* **WHAT THE EXERCISE ASKS**: Starting at the line containing "What bpy script", please quote every line up to and including the line containing "PUTTY_MIDDLE = (0.37, 0.1)", exactly, and nothing beyond.

* **EXCERPTED RECORDS**:
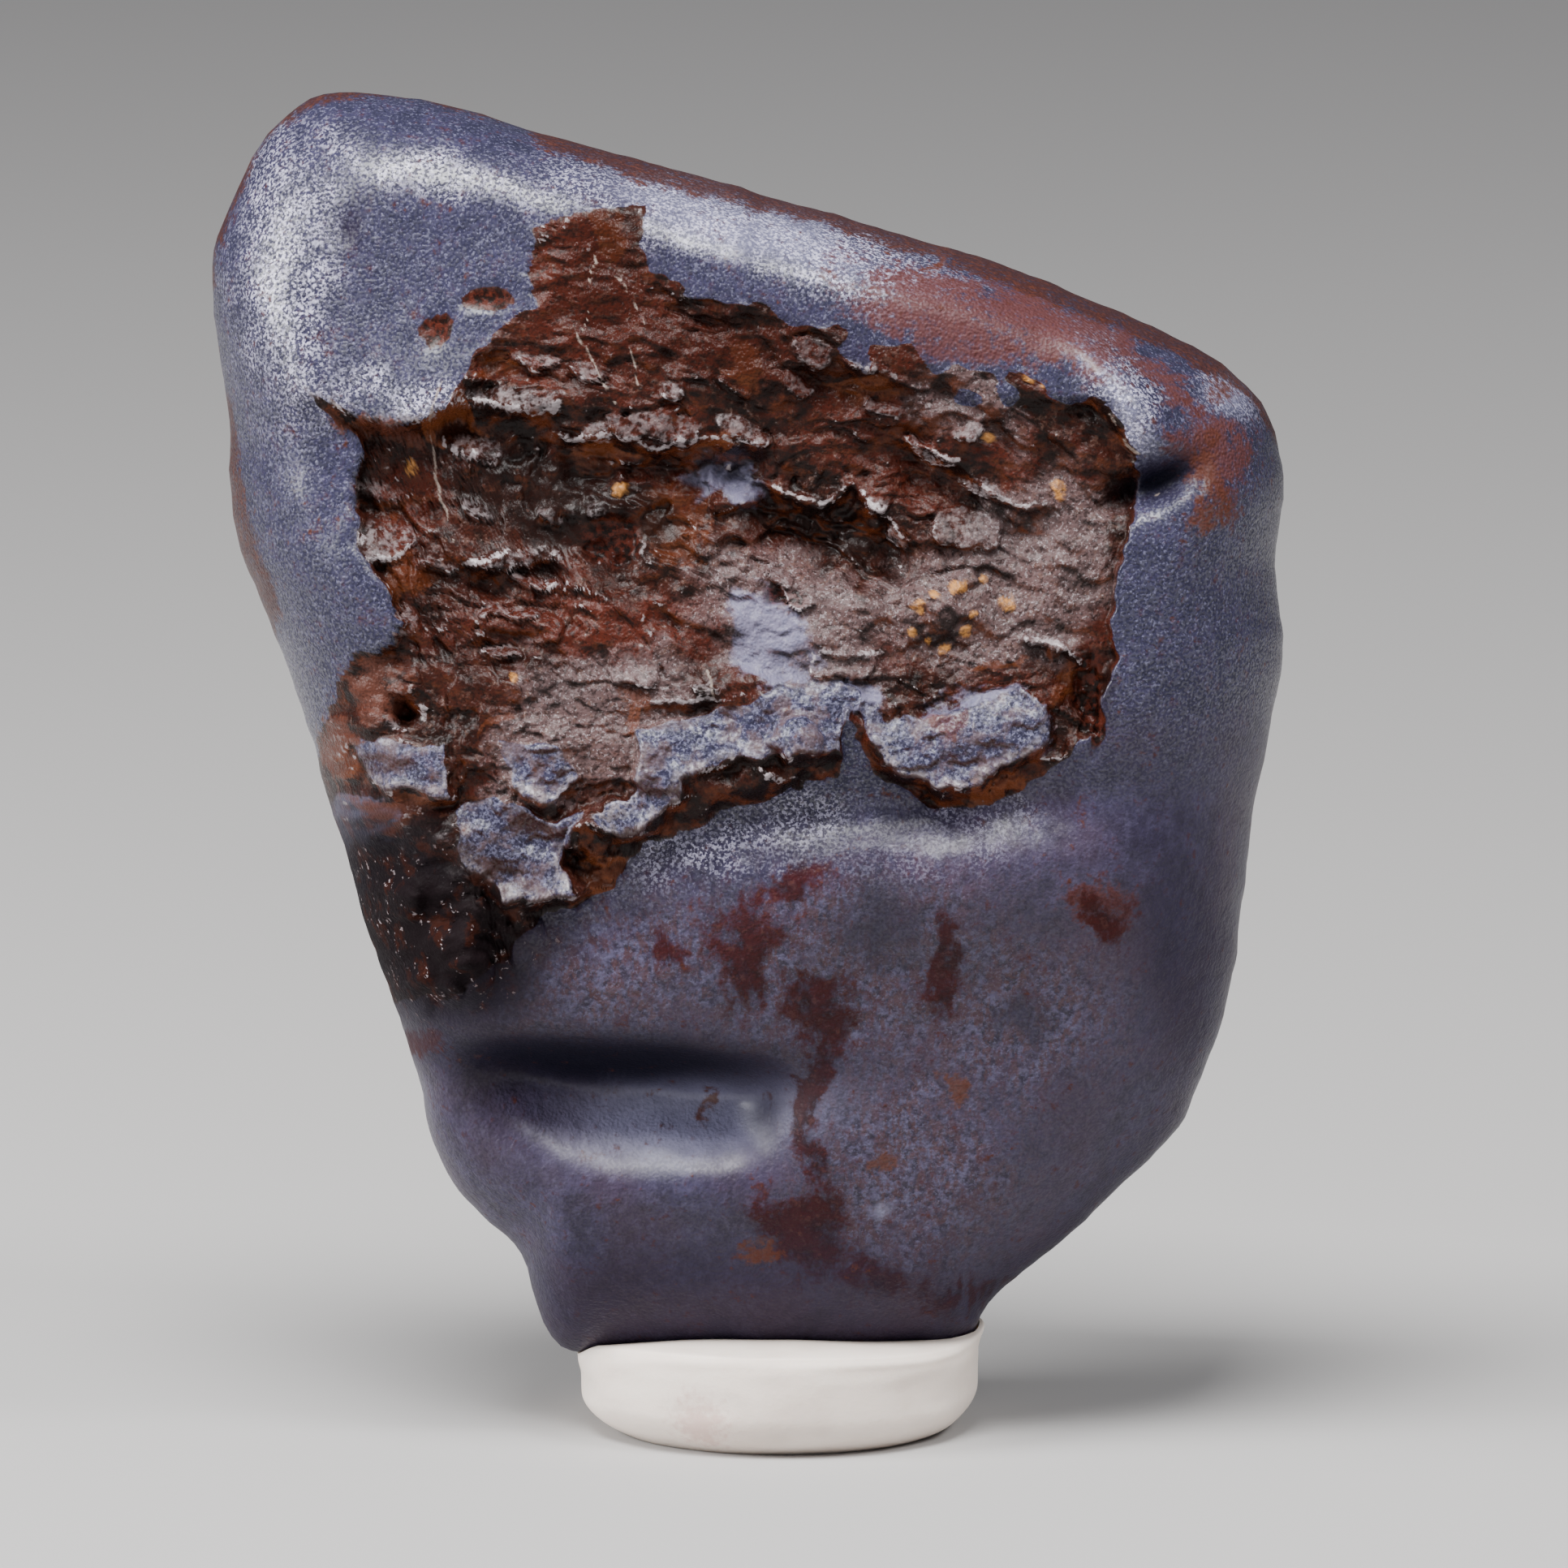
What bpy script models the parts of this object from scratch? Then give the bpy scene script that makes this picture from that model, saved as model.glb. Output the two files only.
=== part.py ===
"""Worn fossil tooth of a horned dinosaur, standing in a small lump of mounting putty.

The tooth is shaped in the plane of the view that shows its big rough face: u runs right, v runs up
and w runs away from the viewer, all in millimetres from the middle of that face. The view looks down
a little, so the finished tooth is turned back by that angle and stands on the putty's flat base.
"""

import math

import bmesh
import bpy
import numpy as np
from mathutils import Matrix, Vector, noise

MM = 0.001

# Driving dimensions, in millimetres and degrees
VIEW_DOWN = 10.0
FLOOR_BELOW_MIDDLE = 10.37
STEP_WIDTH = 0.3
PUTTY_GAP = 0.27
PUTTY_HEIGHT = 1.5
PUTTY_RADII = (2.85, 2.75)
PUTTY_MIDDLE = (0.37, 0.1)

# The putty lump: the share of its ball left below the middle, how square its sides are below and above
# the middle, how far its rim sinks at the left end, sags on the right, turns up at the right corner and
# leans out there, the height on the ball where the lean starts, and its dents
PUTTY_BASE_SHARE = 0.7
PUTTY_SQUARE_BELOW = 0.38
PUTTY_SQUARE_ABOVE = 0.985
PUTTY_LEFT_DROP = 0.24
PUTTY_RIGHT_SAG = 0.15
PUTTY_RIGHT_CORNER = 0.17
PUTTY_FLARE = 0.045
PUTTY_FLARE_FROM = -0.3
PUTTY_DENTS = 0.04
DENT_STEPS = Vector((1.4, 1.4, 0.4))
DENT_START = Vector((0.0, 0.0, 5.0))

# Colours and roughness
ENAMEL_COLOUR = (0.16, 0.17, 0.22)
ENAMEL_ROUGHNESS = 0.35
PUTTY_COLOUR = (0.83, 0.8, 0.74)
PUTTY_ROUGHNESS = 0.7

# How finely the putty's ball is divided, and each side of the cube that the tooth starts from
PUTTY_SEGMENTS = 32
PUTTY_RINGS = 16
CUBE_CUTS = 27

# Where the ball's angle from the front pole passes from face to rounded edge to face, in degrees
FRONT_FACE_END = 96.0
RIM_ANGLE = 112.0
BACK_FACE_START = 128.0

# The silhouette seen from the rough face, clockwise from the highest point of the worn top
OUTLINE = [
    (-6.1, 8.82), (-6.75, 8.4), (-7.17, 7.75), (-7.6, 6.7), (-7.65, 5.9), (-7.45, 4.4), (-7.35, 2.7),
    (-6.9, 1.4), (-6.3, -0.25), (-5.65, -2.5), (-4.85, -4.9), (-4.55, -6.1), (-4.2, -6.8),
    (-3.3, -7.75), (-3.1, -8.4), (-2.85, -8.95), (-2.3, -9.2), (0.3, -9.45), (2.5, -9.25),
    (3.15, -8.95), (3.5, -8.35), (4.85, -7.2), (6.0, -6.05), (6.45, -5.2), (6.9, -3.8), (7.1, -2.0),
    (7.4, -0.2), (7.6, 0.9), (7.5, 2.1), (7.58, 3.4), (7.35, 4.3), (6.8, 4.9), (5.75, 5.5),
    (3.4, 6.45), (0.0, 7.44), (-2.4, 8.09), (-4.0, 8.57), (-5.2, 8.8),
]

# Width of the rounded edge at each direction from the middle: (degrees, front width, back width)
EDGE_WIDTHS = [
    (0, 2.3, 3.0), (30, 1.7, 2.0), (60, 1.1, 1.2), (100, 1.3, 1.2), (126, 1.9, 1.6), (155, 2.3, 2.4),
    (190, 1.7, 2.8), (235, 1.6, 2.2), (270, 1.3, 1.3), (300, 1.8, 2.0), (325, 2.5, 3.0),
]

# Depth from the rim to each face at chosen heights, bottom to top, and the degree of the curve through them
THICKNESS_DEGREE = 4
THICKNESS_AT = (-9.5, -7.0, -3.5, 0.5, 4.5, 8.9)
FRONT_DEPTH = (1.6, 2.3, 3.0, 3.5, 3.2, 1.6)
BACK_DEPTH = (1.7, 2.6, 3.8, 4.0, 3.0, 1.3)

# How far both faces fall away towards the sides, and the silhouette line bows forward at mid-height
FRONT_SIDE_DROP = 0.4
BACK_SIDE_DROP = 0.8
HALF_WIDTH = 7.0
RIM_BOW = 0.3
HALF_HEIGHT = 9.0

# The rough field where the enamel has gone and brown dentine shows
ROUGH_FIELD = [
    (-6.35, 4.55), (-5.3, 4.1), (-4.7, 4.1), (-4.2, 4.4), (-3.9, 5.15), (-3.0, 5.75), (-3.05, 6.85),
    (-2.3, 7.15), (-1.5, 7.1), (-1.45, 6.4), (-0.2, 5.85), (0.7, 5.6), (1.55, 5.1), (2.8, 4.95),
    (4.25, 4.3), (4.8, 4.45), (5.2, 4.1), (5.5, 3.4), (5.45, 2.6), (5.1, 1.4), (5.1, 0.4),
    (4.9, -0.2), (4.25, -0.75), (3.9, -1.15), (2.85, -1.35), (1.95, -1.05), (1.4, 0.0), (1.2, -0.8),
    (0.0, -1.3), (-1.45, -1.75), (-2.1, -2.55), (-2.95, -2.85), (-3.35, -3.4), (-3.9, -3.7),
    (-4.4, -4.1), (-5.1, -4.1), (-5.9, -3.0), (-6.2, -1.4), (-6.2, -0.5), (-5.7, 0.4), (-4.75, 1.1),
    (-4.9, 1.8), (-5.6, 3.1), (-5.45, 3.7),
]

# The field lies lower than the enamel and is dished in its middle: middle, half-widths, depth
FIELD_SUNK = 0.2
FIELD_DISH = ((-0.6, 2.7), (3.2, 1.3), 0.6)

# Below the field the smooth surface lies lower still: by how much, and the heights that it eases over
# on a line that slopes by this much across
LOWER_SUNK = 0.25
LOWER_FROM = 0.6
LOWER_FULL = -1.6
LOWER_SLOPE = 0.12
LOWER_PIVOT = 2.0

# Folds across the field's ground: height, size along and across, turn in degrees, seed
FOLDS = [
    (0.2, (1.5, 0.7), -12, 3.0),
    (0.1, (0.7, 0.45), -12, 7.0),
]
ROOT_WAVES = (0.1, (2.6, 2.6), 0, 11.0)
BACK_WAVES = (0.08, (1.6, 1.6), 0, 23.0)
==
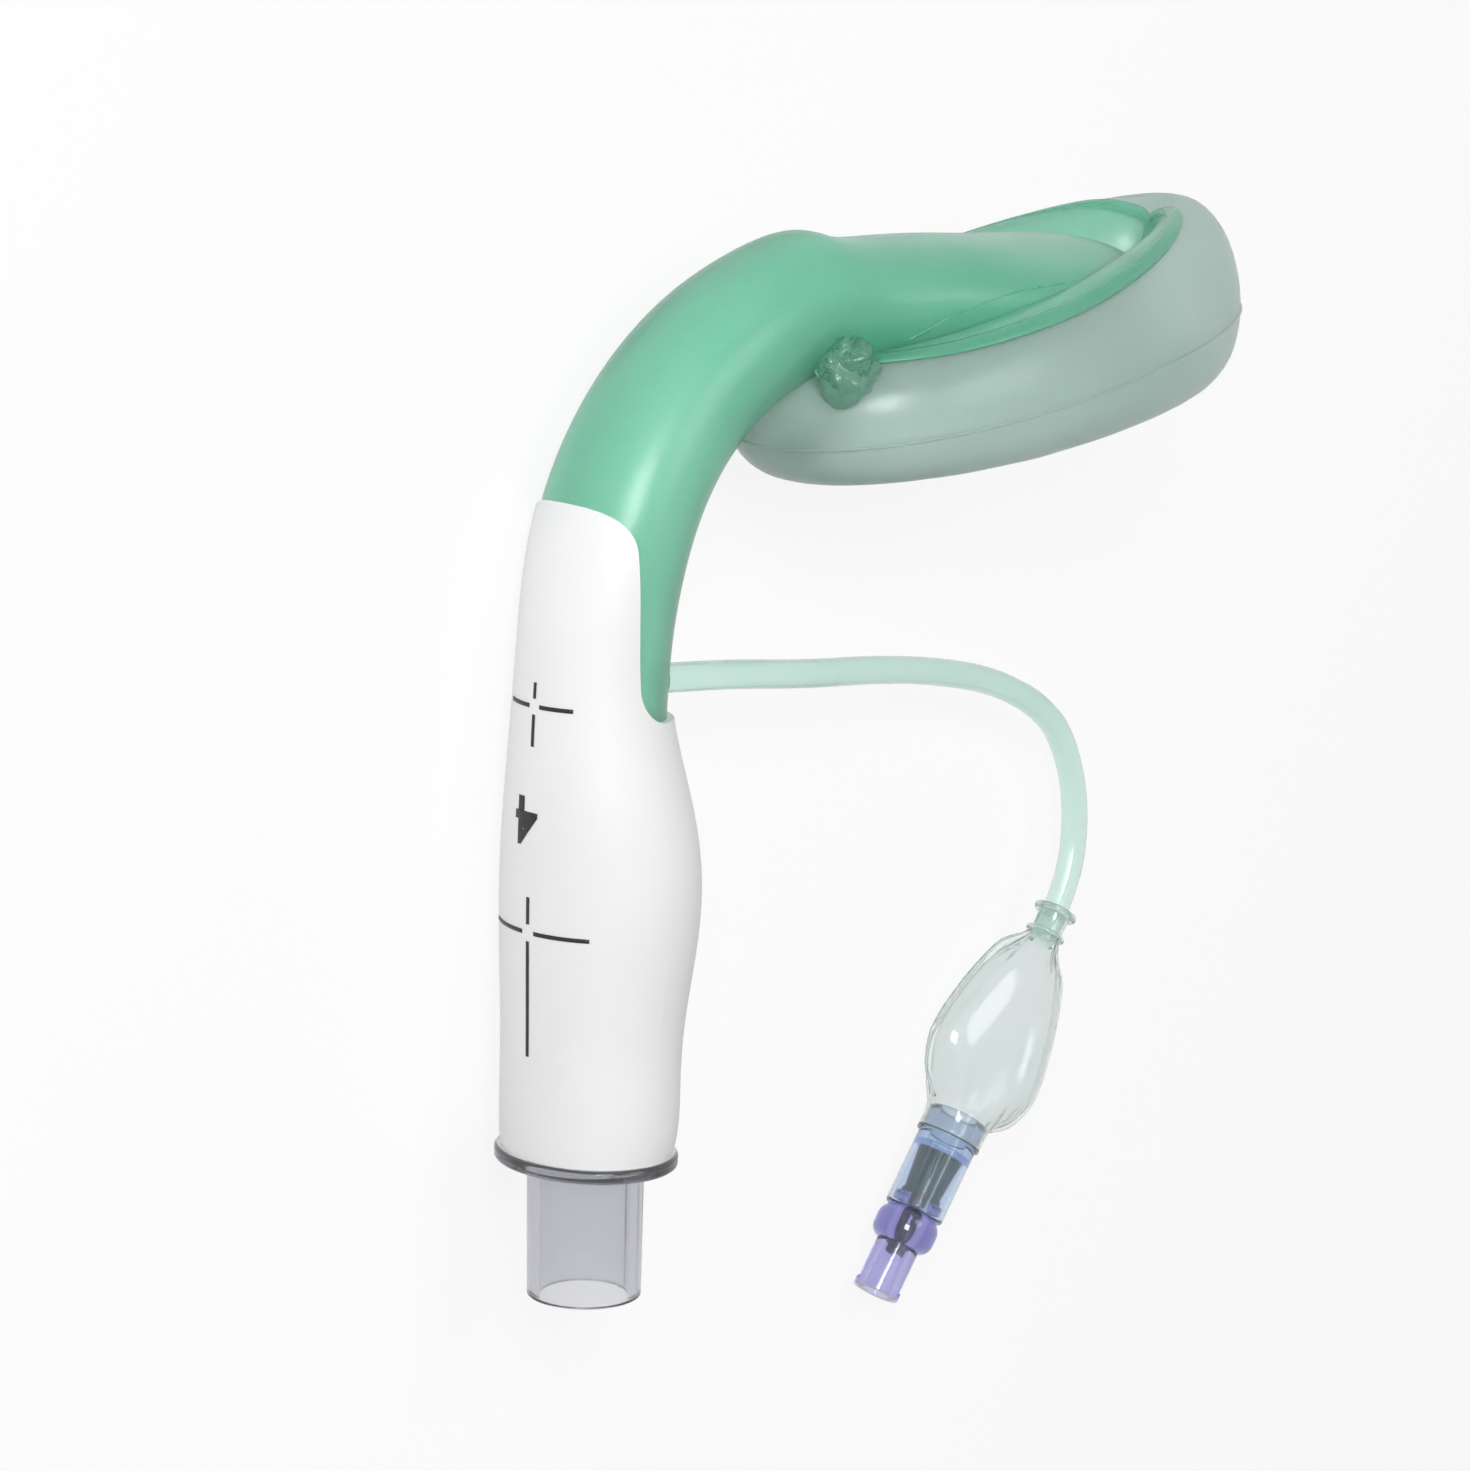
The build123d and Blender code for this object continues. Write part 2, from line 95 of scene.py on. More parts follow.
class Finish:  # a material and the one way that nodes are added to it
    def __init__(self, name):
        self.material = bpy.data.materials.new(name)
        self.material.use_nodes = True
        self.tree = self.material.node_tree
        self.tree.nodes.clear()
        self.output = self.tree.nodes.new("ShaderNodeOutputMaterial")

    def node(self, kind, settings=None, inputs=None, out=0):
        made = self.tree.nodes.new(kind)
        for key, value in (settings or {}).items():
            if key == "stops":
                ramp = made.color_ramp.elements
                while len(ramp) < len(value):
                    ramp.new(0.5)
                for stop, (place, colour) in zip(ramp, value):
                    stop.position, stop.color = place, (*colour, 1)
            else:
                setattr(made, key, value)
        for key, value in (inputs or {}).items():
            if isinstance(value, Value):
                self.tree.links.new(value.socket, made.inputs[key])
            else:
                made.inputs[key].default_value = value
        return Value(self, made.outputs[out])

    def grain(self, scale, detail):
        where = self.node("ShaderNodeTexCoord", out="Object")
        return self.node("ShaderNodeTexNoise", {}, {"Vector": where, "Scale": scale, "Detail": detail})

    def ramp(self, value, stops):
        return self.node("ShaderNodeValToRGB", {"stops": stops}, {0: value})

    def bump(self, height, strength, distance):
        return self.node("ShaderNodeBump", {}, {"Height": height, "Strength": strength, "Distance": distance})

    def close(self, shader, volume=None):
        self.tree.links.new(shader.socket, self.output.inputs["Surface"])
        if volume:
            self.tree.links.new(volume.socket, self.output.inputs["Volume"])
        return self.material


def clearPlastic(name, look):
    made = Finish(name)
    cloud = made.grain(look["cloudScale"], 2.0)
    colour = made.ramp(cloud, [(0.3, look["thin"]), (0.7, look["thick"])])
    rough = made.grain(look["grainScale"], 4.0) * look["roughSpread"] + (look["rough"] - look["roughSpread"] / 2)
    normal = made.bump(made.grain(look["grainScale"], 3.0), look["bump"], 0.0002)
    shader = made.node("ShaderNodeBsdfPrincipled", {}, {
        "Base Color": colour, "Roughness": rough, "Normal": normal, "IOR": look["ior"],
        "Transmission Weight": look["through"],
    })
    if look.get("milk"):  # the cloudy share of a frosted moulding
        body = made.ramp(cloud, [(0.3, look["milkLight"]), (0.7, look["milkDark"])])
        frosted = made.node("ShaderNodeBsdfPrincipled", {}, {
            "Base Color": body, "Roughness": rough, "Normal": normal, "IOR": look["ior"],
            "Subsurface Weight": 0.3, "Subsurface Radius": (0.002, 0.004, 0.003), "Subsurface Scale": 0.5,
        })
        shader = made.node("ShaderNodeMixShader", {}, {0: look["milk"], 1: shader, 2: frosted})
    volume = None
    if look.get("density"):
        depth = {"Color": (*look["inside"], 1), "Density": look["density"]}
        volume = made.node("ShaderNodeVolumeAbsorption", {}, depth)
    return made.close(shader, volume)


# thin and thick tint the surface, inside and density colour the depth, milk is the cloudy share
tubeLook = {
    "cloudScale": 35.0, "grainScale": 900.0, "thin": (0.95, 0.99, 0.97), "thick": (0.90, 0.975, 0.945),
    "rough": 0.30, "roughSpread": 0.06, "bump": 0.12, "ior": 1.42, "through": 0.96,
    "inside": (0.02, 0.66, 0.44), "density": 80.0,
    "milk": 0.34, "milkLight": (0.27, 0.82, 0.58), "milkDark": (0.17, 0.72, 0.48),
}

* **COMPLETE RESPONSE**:
What bpy script models the parts of this object from scratch? Then give the bpy scene script that makes this picture from that model, saved as model.glb. Output the two files only.
=== part.py ===
"""Worn fossil tooth of a horned dinosaur, standing in a small lump of mounting putty.

The tooth is shaped in the plane of the view that shows its big rough face: u runs right, v runs up
and w runs away from the viewer, all in millimetres from the middle of that face. The view looks down
a little, so the finished tooth is turned back by that angle and stands on the putty's flat base.
"""

import math

import bmesh
import bpy
import numpy as np
from mathutils import Matrix, Vector, noise

MM = 0.001

# Driving dimensions, in millimetres and degrees
VIEW_DOWN = 10.0
FLOOR_BELOW_MIDDLE = 10.37
STEP_WIDTH = 0.3
PUTTY_GAP = 0.27
PUTTY_HEIGHT = 1.5
PUTTY_RADII = (2.85, 2.75)
PUTTY_MIDDLE = (0.37, 0.1)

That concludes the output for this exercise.